How malleable those facts become in the hands of Treadgold! First he acknowledges that the sea is rising — but not by much (though a little higher than “normal”, he’ll admit) — then it’s not rising at all. Meanwhile, out on the islands he admits to having never visited the inhabitants are noting the impacts of that small (5.8cm) rise — particularly in its impacts on extreme high water levels.

Which Treadgold are you going to believe? Neither, for preference. I’ll place my money on the people on the spot, and the Seaframe numbers. And you don’t need to be a genius to work out that with the rate of ice loss from the big ice sheets of Greenland and West Antarctica increasing, 30-40 years of unavoidable further warming in the pipeline, and the long term sea level rise that will come from thermal expansion of the deep ocean, the future for human habitation of low-lying islands around the world looks pretty grim. The only credible argument left is about how soon the people of Kiribati will lose their home.

12 thoughts on “How to be a denier #2: the truth is what we want it to be”

  1. “There has been no increase in sea level in Kiribati”

    I haven’t read your discussion but this post response seems like a little bit of an over reaction. Treadgold admits sea levels are rising at a normal rate and then says “There has been no increase in sea level in Kiribati”. Clearly what he meant was “There has been no increase in the rate of sea level in Kiribati since modern global warming begun around 1978“?

    1. Then that’s what he should have written. The fact remains that sea level in Kiribati is rising, impacts are being observed, and we expect that matters will not improve.

      Now, how about you nip over to the How to be a denier #1 post, and set about defending Evans?

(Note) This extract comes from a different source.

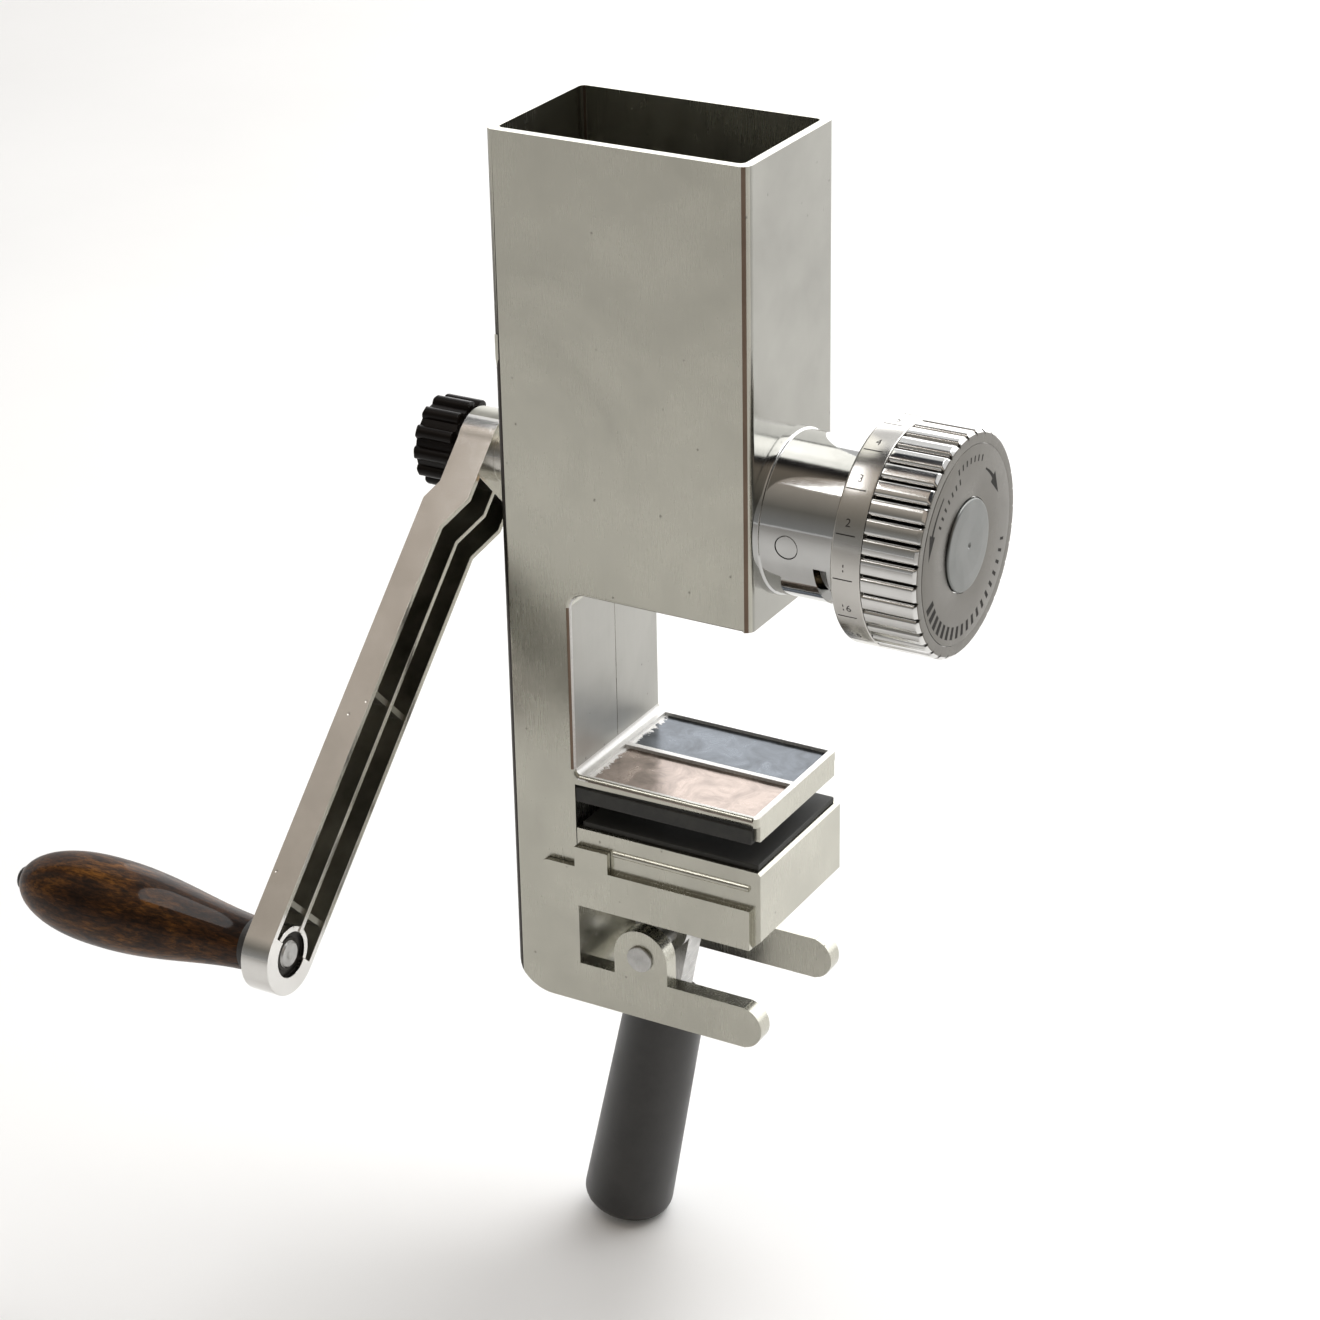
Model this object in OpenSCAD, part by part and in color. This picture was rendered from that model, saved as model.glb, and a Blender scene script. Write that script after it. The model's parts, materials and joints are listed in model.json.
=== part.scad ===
// Hand-cranked grain mill with a table clamp.
// Millimetres. +X points from the crank to the adjusting knob, +Z up.
// Origin: centre of the upper clamp pad's lower face, where it rests on a table.

/* [Housing] */
// Width of the cast housing across the table edge
body_w = 56.4; // [56:0.2:62]
// Length of the hopper block from back to front
body_l = 90.6; // [90:0.2:96]
// Height of the hopper rim above the table
hopper_top = 224; // [215:1:250]
// Height of the hopper block's underside above the table
block_bottom = 74.4; // [73:0.2:75]
// Height of the foot's underside below the table
foot_depth = 76; // [76:1:80]
// Depth of the column, back to front
column_d = 25.2; // [25:0.2:26]
// Thickness of the cast walls
wall = 3; // [2.6:0.1:3.2]

/* [Grinding head] */
// Height of the shaft above the table
shaft_h = 105.6; // [105:0.1:106]
// Radius of the drive shaft
shaft_r = 6; // [5.8:0.1:6]
// Outer radius of the neck tube
neck_r = 26; // [25.8:0.1:26]
// Radius of the scale ring and the adjusting knob
knob_r = 35.9; // [35:0.1:38]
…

  2. Just curious, how much thermal expansion is there likely to be in the deep ocean? My understanding of this is that the vast majority of heat is lost well before the water reaches the deep ocean. I can understand thermal expansion in the ocean but I’m wondering how much of an impact there would be from the heating of the deep ocean.

    1. Hi Gold,

      This article about a recent paper should help. Basically, the upper ocean (above 1000m or so) can warm up and reach equilibrium with increased GHG forcing in a few decades, but the deep ocean is much bigger, and the mixing time for warm water to reach down there is a lot longer. That’s why when you look at SLR projections beyond this century, you see a very long slow rise continuing for centuries.

    2. At the risk of sounding like my secondary school science teachers, (and they used to drive me potty insisting on this). You have to be more precise. What do you mean by lost?

      1. I’m having trouble with “lost” too. Surely it can only be transferred by conduction or convection – either to the atmosphere or to the ocean.

        I think this might be one of those numbers-far-too-big-for-the-human-mind issues. The heat in question cannot be “lost” except in the sense that it is spread through millions of cubic km of water. The fact that the tiny, tiny temperature increase of any given litre is undetectable (as near as dammit is to swearing) doesn’t alter the fact that there are billions and uncountable billions similarly heated litres of water – and the sum total of that heat is increasing.

    1. Mr February,

      I think you hit the nail on the head with the term consistency. Has the sea level at Kiribati been increasing at a CONSISTENT rate for the past few hundred years or has this rate been increasing or perhaps decreasing over this period?

  3. Richard says there has been no rise in Kiribati sea levels; Gareth says the rise has been 3.2cm/decade; Bryan says the inhabitants have already felt the effects of ice melt in Greenland and Antarctica.

    I’d give Gareth the gold and Bryan the wooden spoon. Who can argue with Seaframe?

    If the average high tide level has risen only 3.2cm this century, why the panic? Very few coast dwellers could even detect such a miniscule variation.

    1. The worldwide average rate of sea level rise during the 20th century was, the rate over the ~20 years is now 3.2 mm/yr so it would seem likely that the prospects for low lying islands are getting worse.

      When you live on an island which has its highest point only a meter or two above sea level, then even the current rate of 32cm a century is certainly something to be worried about. These islands will be uninhabitable long before they disappear completely under the waves, the intrusion of salt water into the thin film of fresh water under many atolls/islands is something the people are Kiribati are very worried about.